Le roi de Prusse a quitté l'Oder et a passé la Vistule; il est à Graudenz. Les places de Silésie sont sans garnisons et sans approvisionnements. Il est probable que la place de Stettin ne tardera pas à tomber en notre pouvoir. Le roi de Prusse est sans armée, sans artillerie, sans fusils. C'est beaucoup que d'évaluer à 12 on 15,000 hommes ce qu'il aura pu réunir sur la Vistule. Rien n'est curieux comme les mouvements actuels. C'est une espèce de chasse à la cavalerie légère, qui va aux aguets des corps d'armée, est sans cesse détournée par des colonnes ennemies qui sont coupées.

Jusqu'à cette heure nous avons 150 drapeaux, parmi lesquels sont ceux brodés des mains de la belle Reine, beauté aussi funeste aux peuples de la Prusse que le fut Hélène aux Troyens.

Les gendarmes de la Garde ont traversé Berlin pour se rendre prisonniers à Spandau. Le peuple, qui les avait vus si arrogants il y a peu de semaines, les a vus dans toute leur humiliation.
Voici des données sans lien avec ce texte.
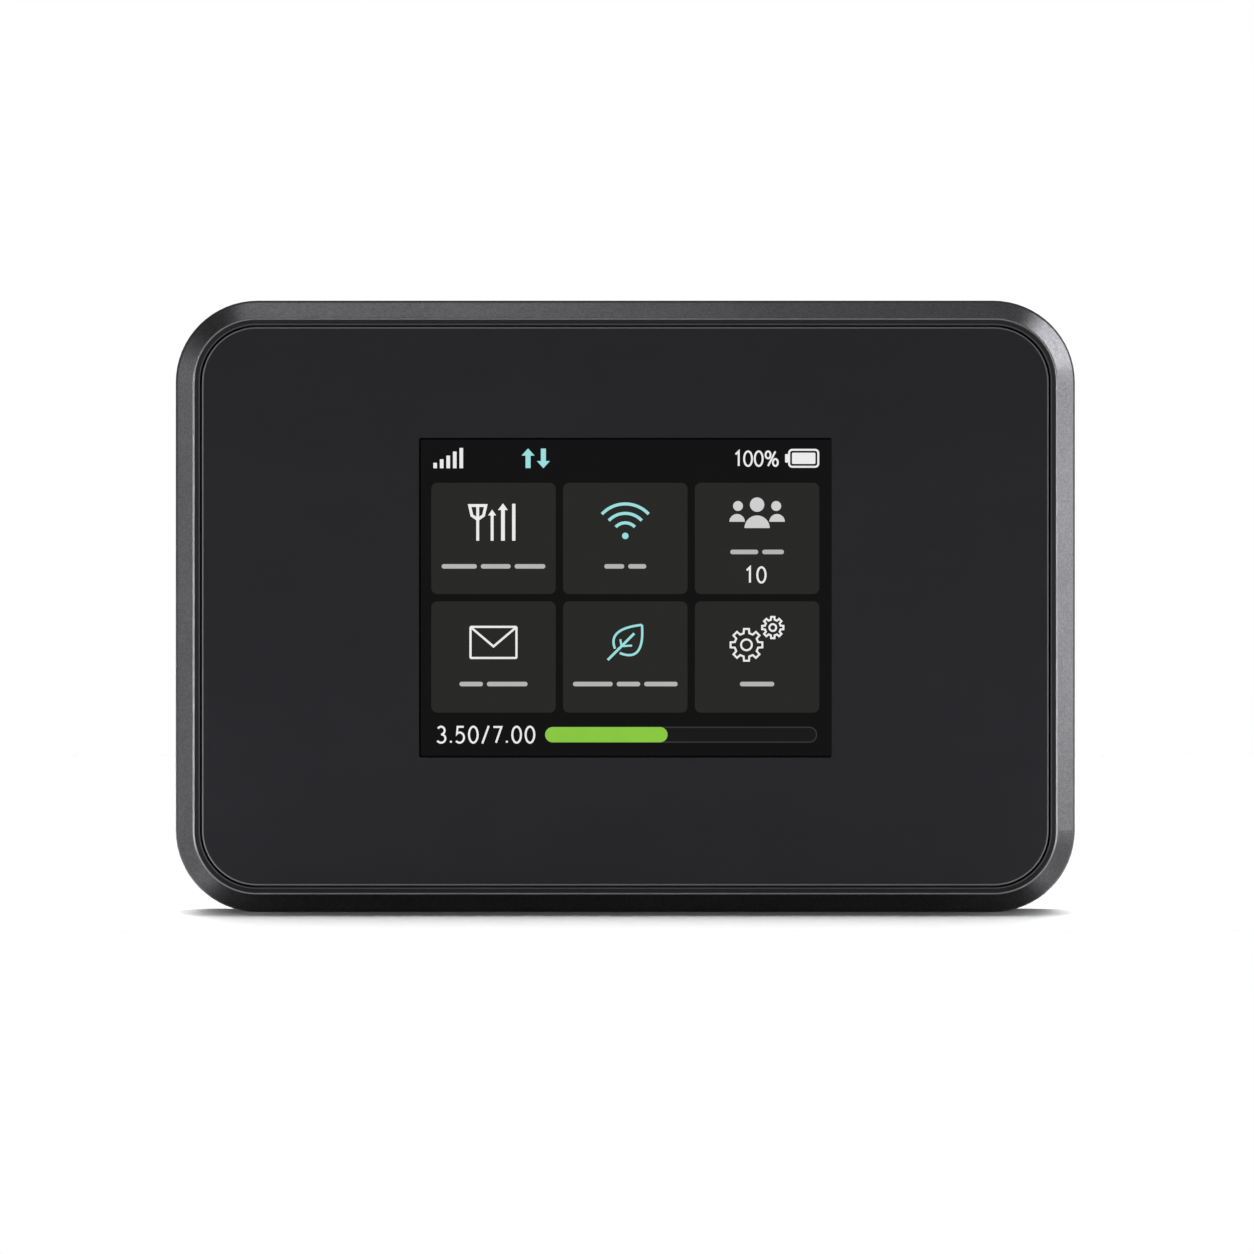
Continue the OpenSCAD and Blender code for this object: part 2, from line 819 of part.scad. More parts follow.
module chassis_screws() {
    tip = plate_z + plate_t / 4;
    seat = floor_z + head_sink;
    color("gray") at_screws() difference() {
        union() {
            slab(seat - head_h, seat) circle(head_r);
            slab(seat - head_h / 2, tip) circle(screw_r);
        }
        for (turn = [0, 90]) rotate([0, 0, turn]) box(1.4, 0.35, seat - head_h - 1, seat - head_h / 2);
    }
}

// ---------- battery ----------

module battery_pack() {
    color([0.1, 0.1, 0.11]) difference() {
        translate([battery_x, 0, battery_z])
            chamfered_slab(battery_w, battery_h, 2, battery_t, 0.5, 0.5);
        translate([battery_end - battery_head, -battery_h, 0]) cube([battery_w, 2 * battery_h, body_d]);
    }
}

module battery_head_cap() {
    color([0.2, 0.2, 0.2]) difference() {
        intersection() {
            translate([battery_x, 0, battery_z])
                chamfered_slab(battery_w, battery_h, 2, battery_t, 0.5, 0.5);
            translate([battery_end - battery_head, -battery_h, 0])
                cube([battery_w, 2 * battery_h, body_d]);
        }
        at_terminals(0);
    }
}

module battery_terminals() {
    color("gold") at_terminals(terminal_sink);
}

// Pockets for the terminals, or with a setback the plates that lie in them
module at_terminals(setback) {
    for (i = [-1.5:1.5]) translate([battery_end - 0.5, i * contact_pitch - 0.8, contact_z - 1.2])
        cube([0.5 - setback + (setback > 0 ? 0 : 1), 1.6, 2.4]);
}

// ---------- back cover ----------

cover_profile = rounded([
    [0, cover_depth - part_gap, part_gap],
    [cover_wall, cover_depth - part_gap, 0],
    [cover_wall, cover_t, 0.4],
    [back_r + bond, cover_t, 0],
    [back_r + bond, 0, 0],
    [0, 0, back_r]
]);

module rear_cover() {
    color([0.2, 0.2, 0.21]) difference() {
        union() {
            ring(body_w, body_h, corner_r) polygon(cover_profile);
            slab(0, cover_t) outline(back_r);
            at_lugs() lug(0);
        }
        fingernail_notch();
    }
}

// A shallow scoop in the left wall, at the parting line
module fingernail_notch() {
    radius = (notch_w * notch_w / 4 + notch_d * notch_d) / (2 * notch_d);
    translate([notch_d - body_w / 2 - radius, -body_h / 5, cover_depth - part_gap - 1.3])
        cylinder(r = radius, h = 2, $fn = 180);
}

module battery_pad() {
    color([0.25, 0.25, 0.25]) translate([battery_x, 0, 0])
        box(battery_w * 0.6, battery_h * 0.5, cover_t, battery_z);
}

// ---------- assembly ----------

stand() {
    front_frame();
    cover_glass();
    glass_tape();
    touch_sensor();
    touch_flex();
    lcd_cell();
    lcd_backlight();
    lcd_tray();
    lcd_flex();
    lcd_foam();
    main_board();
    board_chips();
    modem_shield();
    power_shield();
    wlan_shield();
    thermal_pads();
    flex_connectors();
    usb_shell();
    usb_tongue();
    usb_contacts();
    key_switch();
    switch_plunger();
    power_key();
    sim_base();
    sim_shell();
    sim_contacts();
    contact_block();
    contact_springs();
    antenna_carriers();
    antenna_traces();
    antenna_clips();
    wlan_antenna();
    rear_chassis();
    chassis_screws();
    battery_pack();
    battery_head_cap();
    battery_terminals();
    rear_cover();
    battery_pad();
}
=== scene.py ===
"""Looks of a pocket mobile hotspot: finishes for every CAD piece, the lit display, the studio."""

import json
import math

import bmesh
import bpy
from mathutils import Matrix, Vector


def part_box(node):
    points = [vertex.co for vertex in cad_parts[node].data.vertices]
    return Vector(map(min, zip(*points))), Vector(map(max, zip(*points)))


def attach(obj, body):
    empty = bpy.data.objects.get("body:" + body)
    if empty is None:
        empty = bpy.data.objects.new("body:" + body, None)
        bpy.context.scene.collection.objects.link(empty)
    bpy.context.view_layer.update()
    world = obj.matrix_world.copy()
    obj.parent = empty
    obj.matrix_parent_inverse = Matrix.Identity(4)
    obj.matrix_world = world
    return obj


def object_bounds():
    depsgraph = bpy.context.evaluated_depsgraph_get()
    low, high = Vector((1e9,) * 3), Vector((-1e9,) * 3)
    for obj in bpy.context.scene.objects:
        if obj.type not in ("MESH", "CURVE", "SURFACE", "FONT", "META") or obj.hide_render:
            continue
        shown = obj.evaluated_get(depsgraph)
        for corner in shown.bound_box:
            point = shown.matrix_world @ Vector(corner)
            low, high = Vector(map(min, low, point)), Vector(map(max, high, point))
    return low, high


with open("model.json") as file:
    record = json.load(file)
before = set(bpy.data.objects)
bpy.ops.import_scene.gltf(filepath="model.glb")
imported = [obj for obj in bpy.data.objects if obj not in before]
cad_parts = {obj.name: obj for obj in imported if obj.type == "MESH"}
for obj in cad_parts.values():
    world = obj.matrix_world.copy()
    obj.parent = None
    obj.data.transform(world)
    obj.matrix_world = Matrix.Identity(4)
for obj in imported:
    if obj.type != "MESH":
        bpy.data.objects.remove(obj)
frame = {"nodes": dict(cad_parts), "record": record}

CAD_LOW, CAD_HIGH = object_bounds()
NODES = frame["nodes"]
MM = 0.001

# Sizes of the front, as the body's source has them
CORNER = 9.1 * MM
CREST = 2.1 * MM
LIP = 2.8 * MM


# ---------------------------------------------------------------- shader helpers


def linear(code):
    """A colour written as #rrggbb, as the linear values that a shader takes."""
    parts = [int(code[i : i + 2], 16) / 255 for i in (1, 3, 5)]
    return [p / 12.92 if p <= 0.04045 else ((p + 0.055) / 1.055) ** 2.4 for p in parts]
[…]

L'Empereur a fait aujourd'hui une grande parade qui a duré depuis onze heures du matin jusqu'à six heures du soir. Il a vu en détail toute sa Garde à pied et à cheval, et les beaux régiments de carabiniers et de cuirassiers de la division Nansouty; il a fait différentes promotions, en se faisant rendre compte de tout dans le plus grand détail.

Le général Savary, avec deux régiments de cavalerie, a déjà atteint le corps du duc de Weimar, et sert de communication pour transmettre les renseignements au grand-duc de Berg, au prince de Ponte-Corvo et au maréchal Soult.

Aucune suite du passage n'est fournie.